Exploration in Deep RL: there is Thompson sampling, either through dropout on a Q network or from bootstrapping to learn an explicit ensemble of Q networks, where we choose one network from the ensemble to act in each episode.

There's also work on continuous-state notions of incentivizing unvisited states, using a distance metric or whatever. (this feels related to a GP on the state space, which can implement Thompson sampling, but has the property that it'll be more confident when near previously visited states).

There's also a lot of work on intrinsic motivation. This is independent of any particular reward function, and says that it might be helpful to try to maximize curiosity-based objectives, such as

prediction error / surprise of observations
information gain about the model
mutual information between action sequence and future state (empowerment). These are related ideas to exploration, but different since there's no particular reward function.

Note that there always is an optimal exploration policy. That is, we can always consider the POMDP whose state is a belief distribution over MDPs. The optimal policy in this POMDP gives the optimal exploration policy.
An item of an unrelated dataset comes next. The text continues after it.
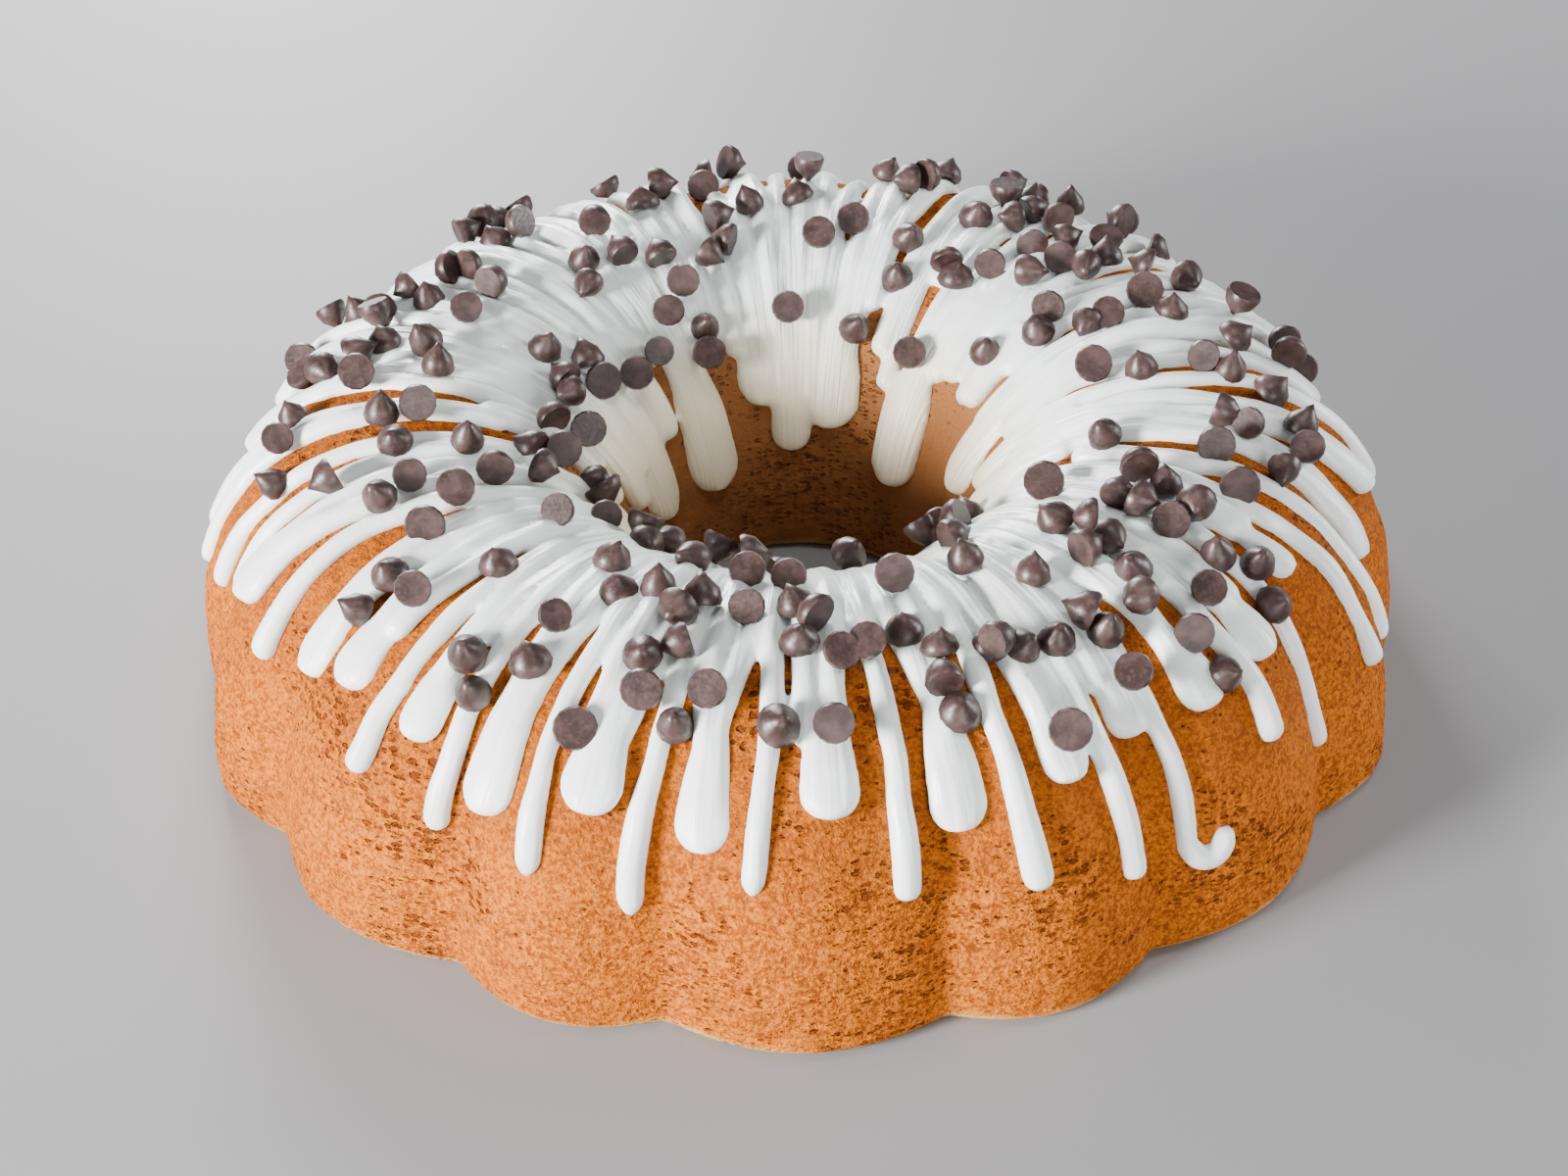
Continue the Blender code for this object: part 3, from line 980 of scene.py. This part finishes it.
def sponge_finish():
    """Baked crust: golden brown in cloudy patches, darker high up with painted shade under the icing,
    darker in the hole with its own brown and painted shade, with pores drawn out sideways.
    """
    finish = Finish("baked_sponge")
    place = finish.place
    axes = finish.add("ShaderNodeSeparateXYZ")
    finish.link(place, axes.inputs[0])
    height = axes.outputs["Z"]
    flat = finish.stretched(place, (1, 1, 2.1))
    clouds = finish.noise(place, scale=44, detail=4, roughness=0.6)
    mottle = finish.noise(finish.stretched(place, (1, 1, 1.4)), scale=480, detail=3, roughness=0.65)
    grain = finish.noise(place, scale=1300, detail=2, roughness=0.6)
    crumb = finish.noise(place, scale=1500, detail=3, roughness=0.7)
    patches = finish.ramp(finish.noise(place, scale=34, detail=2, roughness=0.5), 0.38, 0.64, 0.05, 0.46)
    pores = finish.pores(flat, 520, patches)
    wide = finish.pores(flat, 240, 0.12)
    strokes = finish.pores(finish.stretched(place, (1, 1, 2.8)), 640, patches)
    # Where the hole's darker crust and painted shade lie. The pores there are fainter too.
    hole_crust_and_shade = finish.ramp(finish.axis_radius(), *HOLE_TINT_AND_SHADE_RADII, 1.0, 0.0)
    gold = finish.mix(finish.ramp(clouds, 0.35, 0.65), GOLD_DARK, GOLD)
    gold = finish.mix(finish.ramp(mottle, 0.36, 0.50, 0.75, 0.0), gold, GOLD_DEEP)
    gold = finish.mix(finish.ramp(mottle, 0.50, 0.64, 0.0, 0.6), gold, GOLD_PALE)
    gold = finish.mix(finish.ramp(grain, 0.50, 0.62, 0.0, 0.6), gold, GOLD_PALE)
    gold = finish.mix(finish.ramp(grain, 0.38, 0.48, 0.7, 0.0), gold, GOLD_DEEP)
    # Painted shade: the crust darker high up, under the icing.
    gold = finish.mix(finish.ramp(height, *UPPER_PAINTED_SHADE, 0.0, 0.4), gold, GOLD_DEEP)
    # The hole's crust: its own darker brown, with painted shade in it.
    gold = finish.mix(finish.math("MULTIPLY", hole_crust_and_shade, 0.9), gold, HOLE_BROWN_AND_SHADE)
    ragged = finish.math("SUBTRACT", height, finish.math("MULTIPLY", clouds, BASE_RAGGEDNESS))
    gold = finish.mix(finish.ramp(ragged, *BASE_LINE, 0.6, 0.0), gold, BASE_CRUMB)
    plain = finish.ramp(hole_crust_and_shade, 0.0, 1.0, 1.0, 0.3)
    plain_pores = finish.math("MULTIPLY", pores, finish.math("MULTIPLY", plain, 0.85))
    plain_wide = finish.math("MULTIPLY", wide, finish.math("MULTIPLY", plain, 0.7))
    for pits in (plain_pores, plain_wide, finish.math("MULTIPLY", strokes, 0.65)):
        gold = finish.mix(pits, gold, PORE_BROWN)
    pits = finish.math("MULTIPLY", finish.math("ADD", finish.math("ADD", pores, wide), strokes), 0.9)
    relief = finish.math("SUBTRACT", finish.math("MULTIPLY", crumb, 0.5), pits)
    normal = finish.bump(relief, distance=0.0009, strength=1.0)
    finish.link(gold, finish.shader.inputs["Base Color"])
    finish.link(finish.ramp(mottle, 0.3, 0.7, 0.68, 0.85), finish.shader.inputs["Roughness"])
    finish.shader.inputs["Specular IOR Level"].default_value = 0.06
    normal = finish.bump(mottle, distance=0.0014, strength=0.7, normal=normal)
    finish.link(normal, finish.shader.inputs["Normal"])
    return finish.material


def icing_finish():
    """Sugar icing: off-white and satin, with a painted warm bounce light in the hole, and fine lines drawn
    out along the strands.
    """
    finish = Finish("sugar_icing")
    level = finish.add("ShaderNodeVectorMath", operation="NORMALIZE")
    finish.link(finish.stretched(finish.place, (1, 1, 0)), level.inputs[0])
    fan = finish.add("ShaderNodeVectorMath", operation="MULTIPLY_ADD")
    finish.link(finish.place, fan.inputs[0])
    fan.inputs[1].default_value = (0.9, 0.9, 0.9)
    finish.link(level.outputs["Vector"], fan.inputs[2])
    lines = finish.noise(fan.outputs["Vector"], scale=120, detail=2, roughness=0.5)
    broad = finish.noise(fan.outputs["Vector"], scale=42, detail=1, roughness=0.5)
    cloud = finish.noise(finish.place, scale=70, detail=3, roughness=0.5)
    colour = finish.mix(finish.ramp(cloud, 0.3, 0.7), ICING_SHADE, ICING_WHITE)
    # Painted warm bounce light on the icing in the hole.
    painted_bounce = finish.ramp(finish.axis_radius(), *ICING_PAINTED_BOUNCE_RADII, 0.85, 0.0)
    normal = finish.bump(broad, distance=0.0012, strength=0.45)
    finish.link(finish.mix(painted_bounce, colour, ICING_PAINTED_BOUNCE), finish.shader.inputs["Base Color"])
    finish.link(finish.ramp(lines, 0.3, 0.7, 0.30, 0.46), finish.shader.inputs["Roughness"])
    finish.shader.inputs["Subsurface Weight"].default_value = 0.10
    finish.shader.inputs["Subsurface Radius"].default_value = (1.0, 0.9, 0.75)
    finish.shader.inputs["Subsurface Scale"].default_value = 0.0012
    finish.shader.inputs["Specular IOR Level"].default_value = 0.5
    normal = finish.bump(lines, distance=0.0006, strength=0.22, normal=normal)
    finish.link(normal, finish.shader.inputs["Normal"])
    return finish.material


def chocolate_finish():
    """Baking chocolate: dull mauve brown with a dusty bloom."""
    finish = Finish("baking_chocolate")
    bloom = finish.noise(finish.place, scale=260, detail=3, roughness=0.6)
    dust = finish.noise(finish.place, scale=1400, detail=2, roughness=0.6)
    colour = finish.mix(finish.ramp(bloom, 0.35, 0.7), CHOCOLATE, CHOCOLATE_BLOOM)
    colour = finish.mix(finish.ramp(dust, 0.55, 0.8, 0.0, 0.25), colour, CHOCOLATE_DUST)
    finish.link(colour, finish.shader.inputs["Base Color"])
    finish.link(finish.ramp(dust, 0.3, 0.7, 0.34, 0.48), finish.shader.inputs["Roughness"])
    finish.shader.inputs["Specular IOR Level"].default_value = 0.45
    finish.link(finish.bump(dust, distance=0.0003, strength=0.15), finish.shader.inputs["Normal"])
    return finish.material


# The floor, the lights and the camera.

def make_floor():
    shape = bmesh.new()
    bmesh.ops.create_grid(shape, x_segments=1, y_segments=1, size=FLOOR_SIZE)
    floor = linked("floor", mesh_of(shape, "floor"))
    finish = Finish("pale_floor")
    finish.shader.inputs["Base Color"].default_value = FLOOR_GREY
    finish.shader.inputs["Roughness"].default_value = FLOOR_ROUGHNESS
    floor.data.materials.append(finish.material)


def make_light(name, place, size, power, colour):
    data = bpy.data.lights.new(name, "AREA")
    data.shape = "DISK"
    data.size = size
    data.energy = power
    data.color = colour
    light = linked(name, data)
    light.location = place
    light.rotation_euler = (Vector(LIT_POINT) - Vector(place)).to_track_quat("-Z", "Y").to_euler()


def make_room():
    world = bpy.data.worlds.new("studio")
    bpy.context.scene.world = world
    world.use_nodes = True
    background = world.node_tree.nodes["Background"]
    background.inputs["Color"].default_value = ROOM_COLOUR
    background.inputs["Strength"].default_value = ROOM_LIGHT
    for name, light in LIGHTS.items():
        make_light(name, *light)


def make_camera():
    data = bpy.data.cameras.new("camera")
    data.lens = CAMERA_LENS
    data.sensor_width = CAMERA_SENSOR
    data.shift_x, data.shift_y = CAMERA_SHIFT
    data.clip_start = CAMERA_NEAR
    camera = linked("camera", data)
    turn, back = camera_turn()
    camera.location = back * CAMERA_DISTANCE
    camera.rotation_euler = turn.to_euler()
    bpy.context.scene.camera = camera


make_camera()
make_room()
make_floor()

draw = random.Random(SEED)
sponge_mesh = make_sponge()
icing_mesh = make_icing(icing_strands(draw))
chip_mesh = make_chips(icing_mesh, sponge_mesh, draw)
add_piece("sponge", sponge_mesh, sponge_finish())
add_piece("icing", icing_mesh, icing_finish())
add_piece("chocolate_chips", chip_mesh, chocolate_finish())
chip_mesh.set_sharp_from_angle(angle=CHIP_SHARP)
Dylan points out that exploration is kind of the opposite of safety. A safe system should stay close to the set of previously explored states and not drastically change its behavior, while an exploratory system does the opposite. One interpretation of this is that failure to explore is a kind of regularization. I personally am not quite convinced by this: it seems like safety is a more fine-grained property than exploration, and it makes sense to treat them separately. But there is a connection.

Another thought is that exploration is hard in the same sense that global optimization is hard. In both cases the problem is mostly about avoiding local minima. Exploration is explicitly the task of not doing the immediately greedy thing. For this reason it seems that optimal exploration must be NP-hard or #P-hard or whatever, for the same reason that general nonconvex optimization is hard. You can always define an MDP with an exponential number of states, only one of which gives any reward, and the only way to learn that is to visit them all.